Pertanto, la costituzione presso la banca di un deposito cauzionale infruttifero intestato alla mutuataria destinato ad essere svincolato all'esito dell'adempimento degli obblighi ed alla realizzazione delle condizioni contrattuali, si considera come effettiva erogazione della somma da parte della mutuante perché la costituzione del deposito realizza la piena disponibilità giuridica considerabile come equivalente alla traditio materiale della somma (Cass. civ., 27 ottobre 2017, n. 25632).

Ad onor del vero vi è un'altra parte della giurisprudenza di merito, per la quale il contratto di mutuo non può considerarsi titolo esecutivo, anche se stipulato per atto pubblico notarile, laddove sia dalle parti previsto che la somma mutuata venga depositata presso la stessa banca mutuante in deposito cauzionale a garanzia dell'adempimento di tutte le condizioni poste a carico della parte finanziata (Trib. Lagonegro, 20 marzo 2018, n. 89; Trib. Campobasso, 25 luglio 2017; Trib. Avezzano, 18 luglio 2017; Trib. Chieti, 13 luglio 2017; Trib. Pescara, 12 giugno 2017); sennonché, siffatto indirizzo, oltre a mostrarsi minoritario, non merita di essere condiviso, giacché la creazione di un pegno sulle somme o la costituzione di un deposito cauzionale rappresentano la sicura testimonianza di un atto di disposizione del finanziato, che, in tutta evidenza, presuppone giuridicamente che la somma sia entrata nella sua sfera giuridica di utilizzo (Trib. Napoli Nord, 7 settembre 2018; Trib.
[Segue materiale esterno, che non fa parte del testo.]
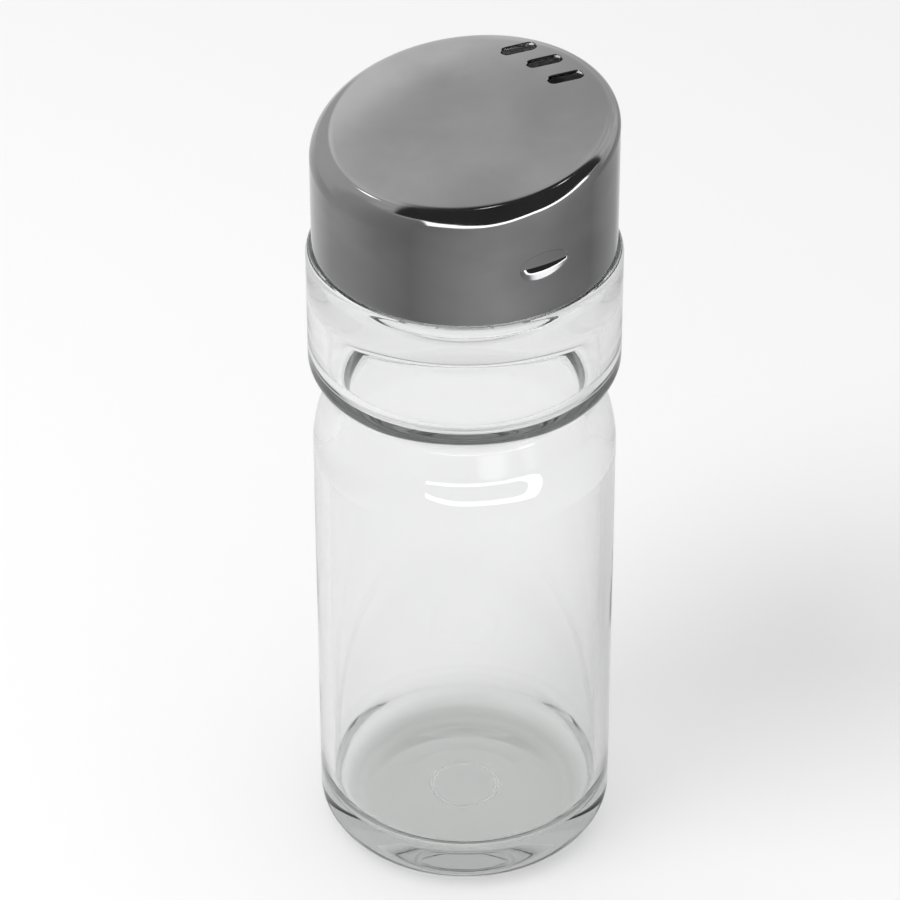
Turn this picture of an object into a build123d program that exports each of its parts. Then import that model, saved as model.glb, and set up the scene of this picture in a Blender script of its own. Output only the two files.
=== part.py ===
from build123d import *
from math import asin, cos, pi, radians, sin, sqrt, tan
import os

# Table shaker for ground spice: a glass jar, a deep-drawn metal cap with a slanted
# top and three pouring slots, and a soft ring between the glass rim and the cap.
# Millimetres. Z is the jar's axis, Z = 0 is the table, and the front is -Y.

# --- glass jar: outside, from the table up --------------------------------------
body_radius = 24.0              # straight wall
heel_round = 5.7                # rounding from the wall into the base
bearing_width = 2.1             # flat ring that the jar stands on, inside the heel
push_up = 1.3                   # height of the hollow under the base
push_up_slope = 5.7             # from the bearing ring to the hollow's flat middle
shoulder_height = 76.6          # where the straight wall starts to lean inwards
shoulder_round = 8.0
shoulder_rise = 11.0            # from there up to the groove
groove_depth = 4.25             # waist between body and collar, from the collar's face
groove_round = 1.6
groove_rise = 1.6               # from the groove up to the collar's lower corner
collar_overhang = 0.93          # the collar stands out past the cap
collar_bottom_round = 4.0
collar_height = 22.1            # wide band that the cap stands on
collar_bevel = 0.8              # fire-polished edge of the collar
rim_drop = 6.8                  # from the cap's slanted top, on the axis, to the rim
rim_bevel = 0.7                 # both edges of the rim

# --- glass jar: inside ----------------------------------------------------------
body_wall = 2.3
base_thickness = 6.3
floor_rise = 0.5                # the floor is a little higher in the middle
floor_bevel = 2.6               # from the floor into the wall
inner_shoulder_drop = 1.5       # the inside leans in this much below the outside
waist_wall = 2.6                # glass at the groove
waist_drop = 1.0                # the inner waist lies this much below the groove
collar_wall = 3.1
collar_hollow_start = 4.0       # above the collar's bottom, where the inside is widest
collar_hollow_end = 8.0         # below the collar's top, where it narrows again
neck_wall = 2.35
neck_bore_start = 3.5           # below the collar's top, where the neck's bore starts

# --- glass thread: two starts, right-handed -------------------------------------
thread_starts = 2
thread_lead = 8.0               # rise in one full turn
thread_depth = 1.1              # how far the bead stands out of the neck
thread_half_root = 1.1          # half its height at the neck
thread_half_crest = 0.4         # half its height at the crest
thread_root_sink = 0.6          # the bead's section starts this deep in the glass
thread_lead_in = 15.0           # degrees of bead before the lug's closed place
thread_turn = 130.0             # degrees of bead after the lug's closed place
lug_clearance = 0.4             # from the lug's top edge to the bead above it
bead_clearance = 0.77           # from the bead out to the cap's skirt

# --- metal cap ------------------------------------------------------------------
sheet = 0.5                     # thickness of the metal
cap_radius = 23.62
cap_gap = 0.2                   # from the collar's top to the cap's lower edge
cap_height = 21.7               # from the lower edge to the top, on the axis
top_tilt = 8.1                  # slant of the top, degrees
top_direction = 45.0            # the high side's direction about Z, degrees
top_edge_round = 2.2
crown_rise = 0.6                # the top is a shallow dome over its slant
crown_radius = 400.0

# --- pouring slots, at the top's high side --------------------------------------
slot_count = 3
slot_length = 5.6
slot_width = 2.1
slot_pitch = 5.45               # from one slot to the next, along the row
slot_row_inset = 5.87           # from the skirt in to the row, on the high side
slot_row_shift = 0.85           # the row's middle, sideways
slot_row_turn = -4.6            # the row's turn from square to the slant, degrees
slot_row_bow = 0.5              # the middle slot stands this much further out
slot_turn = -29.0               # each slot's turn from the slant's direction, degrees

# --- lugs, lanced inwards from the skirt ----------------------------------------
lug_count = 2
lug_direction = -59.3           # of the first lug, degrees about Z
lug_drop = 5.6                  # from the glass rim down to the sheared edge
lug_length = 8.4
lug_lip_drop = 2.0              # height of the pressed lip under the edge
lug_neck_gap = 0.37             # from the pressed lip to the glass neck
lug_tab_rise = 2.2              # height of the shallow tab above the edge
lug_tab_depth = 0.4

# --- rim ring -------------------------------------------------------------------
ring_seat_gap = 0.1             # to the glass rim, when closed
ring_plate = 0.8
ring_skirt = 0.5
ring_skirt_drop = 2.2
ring_fit = 0.06                 # radial clearance in the cap
ring_mouth_margin = 0.2         # the ring's hole is this much wider than the neck's

# --- places that follow from the sizes ------------------------------------------
bearing_inner_radius = body_radius - heel_round - bearing_width
push_up_radius = bearing_inner_radius - push_up_slope
collar_radius = cap_radius + collar_overhang
groove_radius = collar_radius - groove_depth
cap_inner_radius = cap_radius - sheet
neck_radius = cap_inner_radius - bead_clearance - thread_depth
lug_lip_depth = cap_inner_radius - neck_radius - lug_neck_gap
slot_row_distance = cap_radius - slot_row_inset
groove_height = shoulder_height + shoulder_rise
collar_bottom = groove_height + groove_rise
collar_top = collar_bottom + collar_height
cap_bottom = collar_top + cap_gap
top_height = cap_bottom + cap_height
rim_height = top_height - rim_drop
lug_edge_height = rim_height - lug_drop


def turned(corners, rounds):
    """Solid of revolution from (radius, height) corners, each inner one rounded."""
    outline = FilletPolyline(*corners, radius=rounds)
    axis_line = Line(outline @ 1, outline @ 0)
    section = make_face(Curve() + [outline, axis_line])
    return revolve(Plane.XZ * section, Axis.Z)


def about_axis(shape, degrees_about_z):
    return Rot(0, 0, degrees_about_z) * shape


def glass_blank():
    """The jar's glass without its thread."""
    outside = [
        ((push_up_radius, push_up), 0),
        ((bearing_inner_radius, 0), 0),
        ((body_radius, 0), heel_round),
        ((body_radius, shoulder_height), shoulder_round),
        ((groove_radius, groove_height), groove_round),
        ((collar_radius, collar_bottom), collar_bottom_round),
        ((collar_radius, collar_top - collar_bevel), 0),
        ((collar_radius - collar_bevel, collar_top), 0),
        ((neck_radius, collar_top), 0),
        ((neck_radius, rim_height - rim_bevel), 0),
        ((neck_radius - rim_bevel, rim_height), 0),
    ]
    bore_radius = neck_radius - neck_wall
    waist_radius = groove_radius - waist_wall
    collar_inner_radius = collar_radius - collar_wall
    wall_radius = body_radius - body_wall
    inside = [
        (bore_radius + rim_bevel, rim_height),
        (bore_radius, rim_height - rim_bevel),
        (bore_radius, collar_top - neck_bore_start),
        (collar_inner_radius, collar_top - collar_hollow_end),
        (collar_inner_radius, collar_bottom + collar_hollow_start),
        (waist_radius, groove_height - waist_drop),
        (wall_radius, shoulder_height - inner_shoulder_drop),
        (wall_radius, base_thickness + floor_bevel),
        (wall_radius - floor_bevel, base_thickness),
    ]
    corners = [corner for corner, _ in outside] + inside
    rounds = [rounding for _, rounding in outside] + [0] * len(inside)
    start = (0, push_up)
    end = (0, base_thickness + floor_rise)
    return turned([start] + corners + [end], rounds)


def thread_bead():
    """One start of the thread: a bead of trapezoid section along a helix."""
    swept = thread_lead_in + thread_turn
    path = Helix(thread_lead, thread_lead * swept / 360, neck_radius)
    section = Plane(path @ 0, x_dir=(1, 0, 0), z_dir=(0, 1, 0)) * make_face(
        Polyline(
            (-thread_root_sink, -thread_half_root),
            (0, -thread_half_root),
            (thread_depth, -thread_half_crest),
            (thread_depth, thread_half_crest),
            (0, thread_half_root),
            (-thread_root_sink, thread_half_root),
            close=True,
        )
    )
    bead = sweep(section, path, is_frenet=True)
    low = lug_edge_height + lug_clearance + thread_half_root
    low -= thread_lead * thread_lead_in / 360
    return about_axis(Pos(0, 0, low) * bead, lug_direction - thread_lead_in)


def make_glass_jar():
    jar = glass_blank()
    bead = thread_bead()
    for start in range(thread_starts):
        jar += about_axis(bead, start * 360 / thread_starts)
    return jar


def crown_place():
    """Plane on the top of the crown, with X pointing up the slant."""
    above_axis = Plane(origin=(0, 0, top_height + crown_rise))
    return above_axis * Rot(0, 0, top_direction) * Rot(0, -top_tilt, 0)


def edge_round_section(dome_radius, reach, radius, bevel):
    """What the top edge loses: the corner outside an arc, or outside its bevel.

    The arc runs from the dome to a wall at the distance reach from the crown's axis.
    """
    centre_x = reach - radius
    centre_y = sqrt((dome_radius - radius) ** 2 - centre_x ** 2) - crown_radius
    lean = asin(centre_x / (dome_radius - radius))
    on_dome, halfway, on_wall = (
        (centre_x + radius * sin(angle), centre_y + radius * cos(angle))
        for angle in (lean, (lean + pi / 2) / 2, pi / 2)
    )
    edge = Line(on_dome, on_wall) if bevel else ThreePointArc(on_dome, halfway, on_wall)
    far = 2 * reach
    outside = Polyline(on_wall, (far, centre_y), (far, radius), (on_dome[0], radius), on_dome)
    return make_face(Curve() + [edge, outside]), centre_y


def cap_form(radius, inset, edge_round, bevel=False):
    """A solid of the cap's outer shape, drawn in by inset."""
    up = (Align.CENTER, Align.CENTER, Align.MIN)
    post = Pos(0, 0, cap_bottom) * Cylinder(radius, 2 * cap_height, align=up)
    slope = radians(top_tilt)
    dome_radius = crown_radius - inset
    # the slanted edge is an ellipse; the round is turned about its long half
    section, edge_height = edge_round_section(
        dome_radius, radius / cos(slope), edge_round, bevel
    )
    place = crown_place() * Pos(edge_height * tan(slope), 0, 0)
    dome = place * Pos(0, 0, -crown_radius) * Rot(90, 0, 0) * Sphere(dome_radius)
    return (post & dome) - place * revolve(Plane.XZ * section, Axis.Z)


def slot_cutters():
    """Through cuts for the slots, square to the slanted top."""
    middle = (slot_count - 1) / 2
    cutters = []
    for index in range(slot_count):
        along = (index - middle) * slot_pitch
        bow = slot_row_bow * (1 - (index - middle) ** 2)
        place = Pos(slot_row_distance, slot_row_shift) * Rot(0, 0, slot_row_turn)
        slot = place * Pos(bow, along) * Rot(0, 0, slot_turn - slot_row_turn)
        outline = SlotOverall(slot_length, slot_width)
        cutters.append(crown_place() * slot * extrude(outline, cap_height / 4, both=True))
    return cutters


def lip_form(extra):
    """Lemon-shaped pressing of the lip, thicker by extra, about a level axis."""
    half = lug_length / 2
    fall = cap_radius - sqrt(cap_radius ** 2 - half ** 2)
    offset = (lug_lip_drop ** 2 - lug_lip_depth ** 2) / (2 * lug_lip_depth)
    depth = offset + lug_lip_depth
    sagitta = depth - offset - fall
    arc_radius = (half ** 2 + sagitta ** 2) / (2 * sagitta) + extra
    centre = depth + extra - arc_radius
    tip = sqrt(arc_radius ** 2 - centre ** 2)
    arc = ThreePointArc((-tip, 0), (0, depth + extra), (tip, 0))
    section = make_face(Curve() + [arc, Line((tip, 0), (-tip, 0))])
    lemon = revolve(section, Axis.X)
    lower_half = Pos(0, 0, -arc_radius) * Box(4 * tip, 4 * depth, 2 * arc_radius)
    place = Pos(cap_radius + offset, 0, lug_edge_height) * Rot(0, 0, 90)
    return place * (lemon & lower_half)


def tab_form(inner_radius, outer_radius, margin):
    """Shallow panel above the sheared edge, between two radii."""
    half = lug_length / 2 + margin
    arc = ThreePointArc((-half, 0), (0, lug_tab_rise + margin), (half, 0))
    outline = make_face(Curve() + [arc, Line((half, 0), (-half, 0))])
    plane = Plane(origin=(0, 0, lug_edge_height), x_dir=(0, 1, 0), z_dir=(1, 0, 0))
    block = extrude(plane * outline, 2 * cap_radius)
    tube_height = 4 * top_height
    return block & (Cylinder(outer_radius, tube_height) - Cylinder(inner_radius, tube_height))


def add_lug(cap, direction):
    """Press one lug in: a deep lip under the sheared edge, a shallow tab above it."""
    skirt_middle = cap_radius - sheet / 2
    core = Cylinder(skirt_middle, 4 * top_height)
    tab_floor = cap_radius - lug_tab_depth
    metal = (lip_form(sheet) & core) + tab_form(tab_floor - sheet, skirt_middle, sheet)
    hollow = lip_form(0) + tab_form(tab_floor, cap_radius + sheet, 0)
    cap += about_axis(metal, direction)
    return cap - about_axis(hollow, direction)


def make_cap():
    shell = cap_form(cap_radius, 0, top_edge_round)
    shell -= cap_form(cap_inner_radius, sheet, top_edge_round - sheet, bevel=True)
    cap = shell.solid() - slot_cutters()
    for index in range(lug_count):
        cap = add_lug(cap, lug_direction + index * 360 / lug_count)
    return cap


def make_rim_ring():
    """Soft ring of angle section: a plate on the rim, a skirt down the cap's wall."""
    outer = cap_inner_radius - ring_fit
    inner = neck_radius - neck_wall + ring_mouth_margin
    under = rim_height + ring_seat_gap
    corners = [
        (inner, under),
        (outer - ring_skirt, under),
        (outer - ring_skirt, under - ring_skirt_drop),
        (outer, under - ring_skirt_drop),
        (outer, under + ring_plate),
        (inner, under + ring_plate),
    ]
    section = make_face(Polyline(*corners, close=True))
    return revolve(Plane.XZ * section, Axis.Z)


if __name__ == "__main__":
    os.makedirs("parts", exist_ok=True)
    pieces = {
        "glass_jar": make_glass_jar(),
        "cap": make_cap(),
        "rim_ring": make_rim_ring(),
    }
    for name, piece in pieces.items():
        export_step(piece, f"parts/{name}.step")
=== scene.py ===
from math import atan2, copysign, cos, hypot, pi, radians, sin, sqrt, tan

import bmesh
import bpy
from mathutils import Matrix, Vector


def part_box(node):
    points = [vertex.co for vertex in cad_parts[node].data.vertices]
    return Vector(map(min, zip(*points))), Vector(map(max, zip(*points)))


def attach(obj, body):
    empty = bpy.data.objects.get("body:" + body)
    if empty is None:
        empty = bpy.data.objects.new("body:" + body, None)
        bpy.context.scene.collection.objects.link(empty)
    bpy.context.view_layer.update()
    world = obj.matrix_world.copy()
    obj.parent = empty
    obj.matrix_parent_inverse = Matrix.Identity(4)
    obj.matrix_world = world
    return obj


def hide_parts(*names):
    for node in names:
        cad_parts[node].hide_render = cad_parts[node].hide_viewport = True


# Glass spice shaker with a slanted, slotted metal cap. Metres. Z is the jar's axis,
# Z = 0 the table and -Y the front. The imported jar, cap and rim ring get their looks here.

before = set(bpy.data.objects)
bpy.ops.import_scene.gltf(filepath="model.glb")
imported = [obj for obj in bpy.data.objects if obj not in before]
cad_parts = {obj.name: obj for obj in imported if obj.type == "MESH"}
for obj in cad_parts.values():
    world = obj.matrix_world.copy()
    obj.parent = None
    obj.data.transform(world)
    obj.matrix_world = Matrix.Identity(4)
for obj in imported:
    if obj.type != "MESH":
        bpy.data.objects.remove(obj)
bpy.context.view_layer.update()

MM = 0.001

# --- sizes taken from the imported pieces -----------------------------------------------
jar_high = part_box("glass_jar")[1]
cap_low, cap_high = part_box("cap")
COLLAR_RADIUS = jar_high.x
RIM_HEIGHT = jar_high.z
CAP_RADIUS = cap_high.x
CAP_BOTTOM = cap_low.z

# --- fineness of the meshes -----------------------------------------------------------
FACETS_ROUND = 240  # once round the axis
SMALL_ROUND = 1 * MM  # rounds below this size get the fewer facets
SMALL_ROUND_FACETS = 6
ROUND_FACETS = 14
HAIR = 0.001 * MM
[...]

Arezzo, 24 giugno 2017; Trib. Napoli, 23 marzo 2017, n. 3477; Trib. Paola, 25 gennaio 2017, n. 58; Trib. Napoli, 17 aprile 2015, n. 5681; Trib. Napoli, 18 ottobre 2013).

Guida all'approfondimento
  • Caprio, Validità del contratto di mutuo come titolo esecutivo e rimedi all'abuso del cumulo dei mezzi di espropriazione, in REF, 2019, 372 ss.;
  • D'Amico, Sull'ambito di applicazione della disciplina del credito fondiario, in Contratti, 2014, V, 454 ss.;
  • Minneci, Mutui fondiari e interesse del cliente: est modus in rebus, in Banca, borsa, tit. cred., 2014, II, 134 ss.;
  • Sangiovanni, Superamento dei limiti di finanziabilità nel mutuo fondiario ed effetti sul contratto, in Fallimento, 2016, XI, 1242 ss.